There’s plenty of advice out there for seasonal workers looking to parlay their placements into a permanent position. While it’s all quite practical – along the lines of reminding seasonal help to behave professionally, work on networking and perform as well as possible – none of it will be useful to them if you’re really only hiring for the season. In your job ads, be sure to indicate there are no positions open after the season ends, if that’s the case.

However, if you’ve been considering adding staff for some time, the holiday season is a good opportunity to give someone an extended audition. As holiday staff are likely to perform the same tasks that are necessary the rest of the year, only in a busier environment, it’s easy to determine how well they work on staff – and under pressure.

Consider Your Audience

Holiday positions, especially part-time ones, can attract people with a lot of experience. From retirees to homemakers to people with other jobs looking for a little extra seasonal spending money, all kinds of people seek seasonal employment. As such, you shouldn’t worry about requiring certain levels of experience or expertise from your holiday staff if that’s necessary for your business. You never know who’s combing online job sites to find a job for the next couple of months – it’s not always unskilled and untested students on break from school.

Consider including a line in your free job posting noting the position as ideal for seniors and homemakers, for example. Both these demographics contain people who have plenty of work experience but don’t currently work. Skills that help make for great customer service tend not to age, unlike other workplace imperatives, so don’t worry if some of your applicants have been out of the workforce for quite some time.

If it appeals to you, it’s also very easy to find students to take on seasonal work. They may take direction more easily, or be willing to work odd shifts that work with their class schedules but aren’t necessarily convenient for other possible seasonal employees. When you’re interviewing someone who has little or no work experience, it’s important to keep your focus on what can’t be taught. A pleasant attitude and an interest in your business’ products are two very important traits seasonal workers should have, whether or not they’re up on the latest techniques and industry news.

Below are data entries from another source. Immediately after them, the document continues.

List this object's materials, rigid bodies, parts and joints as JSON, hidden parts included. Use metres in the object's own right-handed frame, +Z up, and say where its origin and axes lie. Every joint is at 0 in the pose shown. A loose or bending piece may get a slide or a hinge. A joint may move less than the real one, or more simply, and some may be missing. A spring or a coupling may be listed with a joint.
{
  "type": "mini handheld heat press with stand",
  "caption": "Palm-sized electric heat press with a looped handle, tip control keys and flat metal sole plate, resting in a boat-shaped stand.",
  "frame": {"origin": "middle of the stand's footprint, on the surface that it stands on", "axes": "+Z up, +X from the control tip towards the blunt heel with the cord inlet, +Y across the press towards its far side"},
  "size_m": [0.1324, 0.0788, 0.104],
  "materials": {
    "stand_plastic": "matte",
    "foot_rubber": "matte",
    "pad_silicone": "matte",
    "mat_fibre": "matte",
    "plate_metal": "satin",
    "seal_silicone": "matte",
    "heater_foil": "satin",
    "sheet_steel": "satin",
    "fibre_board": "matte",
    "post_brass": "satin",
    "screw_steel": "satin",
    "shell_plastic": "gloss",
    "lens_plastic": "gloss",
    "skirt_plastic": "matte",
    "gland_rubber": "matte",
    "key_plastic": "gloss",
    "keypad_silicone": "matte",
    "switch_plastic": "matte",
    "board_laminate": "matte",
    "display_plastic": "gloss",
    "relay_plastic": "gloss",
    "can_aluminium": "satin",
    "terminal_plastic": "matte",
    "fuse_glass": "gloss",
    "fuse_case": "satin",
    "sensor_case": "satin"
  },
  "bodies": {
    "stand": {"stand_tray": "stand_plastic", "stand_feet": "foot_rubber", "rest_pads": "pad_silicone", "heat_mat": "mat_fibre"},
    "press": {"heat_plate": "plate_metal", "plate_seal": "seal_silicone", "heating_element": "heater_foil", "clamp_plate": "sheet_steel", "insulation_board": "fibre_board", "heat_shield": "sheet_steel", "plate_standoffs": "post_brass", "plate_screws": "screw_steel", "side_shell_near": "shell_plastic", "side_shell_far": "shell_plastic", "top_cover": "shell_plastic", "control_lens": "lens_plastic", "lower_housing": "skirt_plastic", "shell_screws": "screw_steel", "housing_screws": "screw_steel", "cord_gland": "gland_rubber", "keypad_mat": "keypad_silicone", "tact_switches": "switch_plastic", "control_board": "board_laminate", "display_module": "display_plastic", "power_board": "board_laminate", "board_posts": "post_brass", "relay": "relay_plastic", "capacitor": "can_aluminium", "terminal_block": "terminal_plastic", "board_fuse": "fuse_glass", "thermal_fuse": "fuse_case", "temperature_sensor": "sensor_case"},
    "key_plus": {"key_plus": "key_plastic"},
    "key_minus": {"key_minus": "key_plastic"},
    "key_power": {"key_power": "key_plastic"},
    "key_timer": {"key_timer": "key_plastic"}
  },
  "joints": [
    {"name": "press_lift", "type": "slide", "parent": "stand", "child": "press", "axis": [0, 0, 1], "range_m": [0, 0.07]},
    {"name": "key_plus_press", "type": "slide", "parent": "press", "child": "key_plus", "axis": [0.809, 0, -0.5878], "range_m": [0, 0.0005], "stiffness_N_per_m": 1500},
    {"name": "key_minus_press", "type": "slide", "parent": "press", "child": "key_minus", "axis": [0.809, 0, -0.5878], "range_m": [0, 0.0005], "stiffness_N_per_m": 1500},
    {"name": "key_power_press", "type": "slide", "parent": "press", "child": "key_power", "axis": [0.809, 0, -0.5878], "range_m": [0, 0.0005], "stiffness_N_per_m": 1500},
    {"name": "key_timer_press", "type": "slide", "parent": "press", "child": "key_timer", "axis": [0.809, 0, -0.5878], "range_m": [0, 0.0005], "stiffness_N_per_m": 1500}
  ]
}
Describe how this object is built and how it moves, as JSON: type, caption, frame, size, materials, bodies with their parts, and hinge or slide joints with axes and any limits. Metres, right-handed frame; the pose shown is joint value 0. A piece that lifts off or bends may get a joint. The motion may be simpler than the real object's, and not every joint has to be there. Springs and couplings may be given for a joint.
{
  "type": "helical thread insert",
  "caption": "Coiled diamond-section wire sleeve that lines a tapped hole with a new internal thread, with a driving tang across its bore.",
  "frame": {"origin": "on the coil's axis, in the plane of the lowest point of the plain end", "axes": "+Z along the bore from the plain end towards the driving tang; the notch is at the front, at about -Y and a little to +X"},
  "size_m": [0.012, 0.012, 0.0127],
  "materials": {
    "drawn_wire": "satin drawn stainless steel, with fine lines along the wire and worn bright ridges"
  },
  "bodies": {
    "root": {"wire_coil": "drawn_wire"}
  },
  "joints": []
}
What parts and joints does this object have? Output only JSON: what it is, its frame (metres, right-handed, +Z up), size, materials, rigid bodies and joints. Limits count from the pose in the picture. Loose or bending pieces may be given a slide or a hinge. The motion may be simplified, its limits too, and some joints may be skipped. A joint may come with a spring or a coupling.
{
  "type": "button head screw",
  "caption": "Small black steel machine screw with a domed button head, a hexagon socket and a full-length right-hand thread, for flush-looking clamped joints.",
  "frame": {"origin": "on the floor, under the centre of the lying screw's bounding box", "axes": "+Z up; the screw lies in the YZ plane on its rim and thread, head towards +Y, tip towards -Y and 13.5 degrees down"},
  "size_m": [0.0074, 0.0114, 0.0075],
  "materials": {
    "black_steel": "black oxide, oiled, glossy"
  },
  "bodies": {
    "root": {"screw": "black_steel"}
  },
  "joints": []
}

Provide Unconventional Benefits

Seasonal workers will not qualify for any benefits you extend to the rest of your employees – though you must remember to put them on payroll and withhold taxes accordingly – but you are likely to want to reward them for their hard work in some way additional to their compensation.

Some typical benefits for seasonal employees include a discount on merchandise, higher pay for working holidays or extremely high-volume days like Black Friday and post-season celebration.